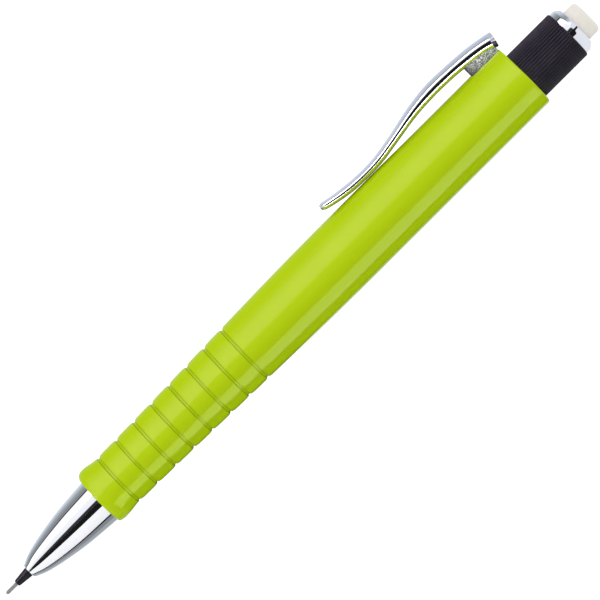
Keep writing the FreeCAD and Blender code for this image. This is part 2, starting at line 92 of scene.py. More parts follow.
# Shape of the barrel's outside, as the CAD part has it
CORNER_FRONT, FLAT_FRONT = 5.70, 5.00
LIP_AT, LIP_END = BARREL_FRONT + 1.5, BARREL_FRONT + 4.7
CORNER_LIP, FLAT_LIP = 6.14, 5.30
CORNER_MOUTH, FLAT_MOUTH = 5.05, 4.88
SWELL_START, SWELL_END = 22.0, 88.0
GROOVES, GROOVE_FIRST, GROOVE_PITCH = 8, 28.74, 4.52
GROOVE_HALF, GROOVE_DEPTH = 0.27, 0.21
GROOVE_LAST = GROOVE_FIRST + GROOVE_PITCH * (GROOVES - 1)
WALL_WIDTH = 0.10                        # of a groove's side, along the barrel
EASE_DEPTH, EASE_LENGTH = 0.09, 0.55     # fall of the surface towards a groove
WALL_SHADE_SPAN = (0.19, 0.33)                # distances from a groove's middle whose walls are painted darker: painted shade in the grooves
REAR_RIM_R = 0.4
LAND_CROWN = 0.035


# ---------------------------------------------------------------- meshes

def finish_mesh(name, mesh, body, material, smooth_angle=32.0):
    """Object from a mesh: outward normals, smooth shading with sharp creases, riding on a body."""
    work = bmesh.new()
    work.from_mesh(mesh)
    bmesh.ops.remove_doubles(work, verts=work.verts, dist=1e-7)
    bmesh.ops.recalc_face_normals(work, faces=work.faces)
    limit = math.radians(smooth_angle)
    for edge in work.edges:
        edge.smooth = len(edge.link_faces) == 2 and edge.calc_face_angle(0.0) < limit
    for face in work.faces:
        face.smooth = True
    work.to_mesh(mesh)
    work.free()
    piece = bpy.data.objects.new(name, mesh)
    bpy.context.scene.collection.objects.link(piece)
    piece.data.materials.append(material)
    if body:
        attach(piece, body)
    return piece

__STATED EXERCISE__
Print the whole listing again, exactly.

__RESPONSE__
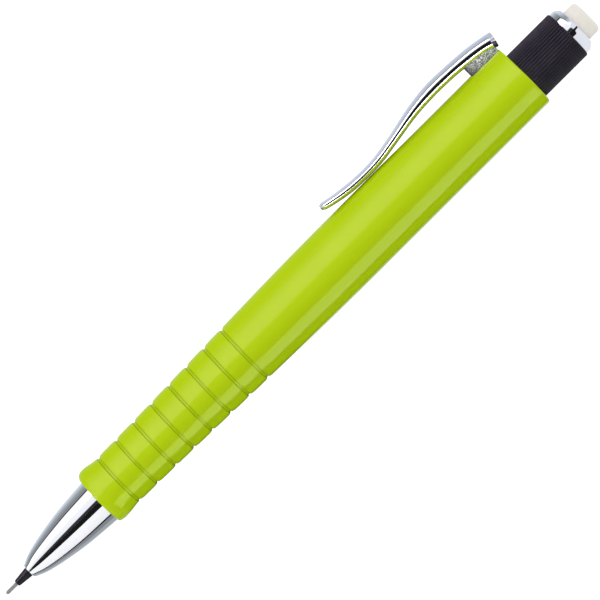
Keep writing the FreeCAD and Blender code for this image. This is part 2, starting at line 92 of scene.py. More parts follow.
# Shape of the barrel's outside, as the CAD part has it
CORNER_FRONT, FLAT_FRONT = 5.70, 5.00
LIP_AT, LIP_END = BARREL_FRONT + 1.5, BARREL_FRONT + 4.7
CORNER_LIP, FLAT_LIP = 6.14, 5.30
CORNER_MOUTH, FLAT_MOUTH = 5.05, 4.88
SWELL_START, SWELL_END = 22.0, 88.0
GROOVES, GROOVE_FIRST, GROOVE_PITCH = 8, 28.74, 4.52
GROOVE_HALF, GROOVE_DEPTH = 0.27, 0.21
GROOVE_LAST = GROOVE_FIRST + GROOVE_PITCH * (GROOVES - 1)
WALL_WIDTH = 0.10                        # of a groove's side, along the barrel
EASE_DEPTH, EASE_LENGTH = 0.09, 0.55     # fall of the surface towards a groove
WALL_SHADE_SPAN = (0.19, 0.33)                # distances from a groove's middle whose walls are painted darker: painted shade in the grooves
REAR_RIM_R = 0.4
LAND_CROWN = 0.035


# ---------------------------------------------------------------- meshes

def finish_mesh(name, mesh, body, material, smooth_angle=32.0):
    """Object from a mesh: outward normals, smooth shading with sharp creases, riding on a body."""
    work = bmesh.new()
    work.from_mesh(mesh)
    bmesh.ops.remove_doubles(work, verts=work.verts, dist=1e-7)
    bmesh.ops.recalc_face_normals(work, faces=work.faces)
    limit = math.radians(smooth_angle)
    for edge in work.edges:
        edge.smooth = len(edge.link_faces) == 2 and edge.calc_face_angle(0.0) < limit
    for face in work.faces:
        face.smooth = True
    work.to_mesh(mesh)
    work.free()
    piece = bpy.data.objects.new(name, mesh)
    bpy.context.scene.collection.objects.link(piece)
    piece.data.materials.append(material)
    if body:
        attach(piece, body)
    return piece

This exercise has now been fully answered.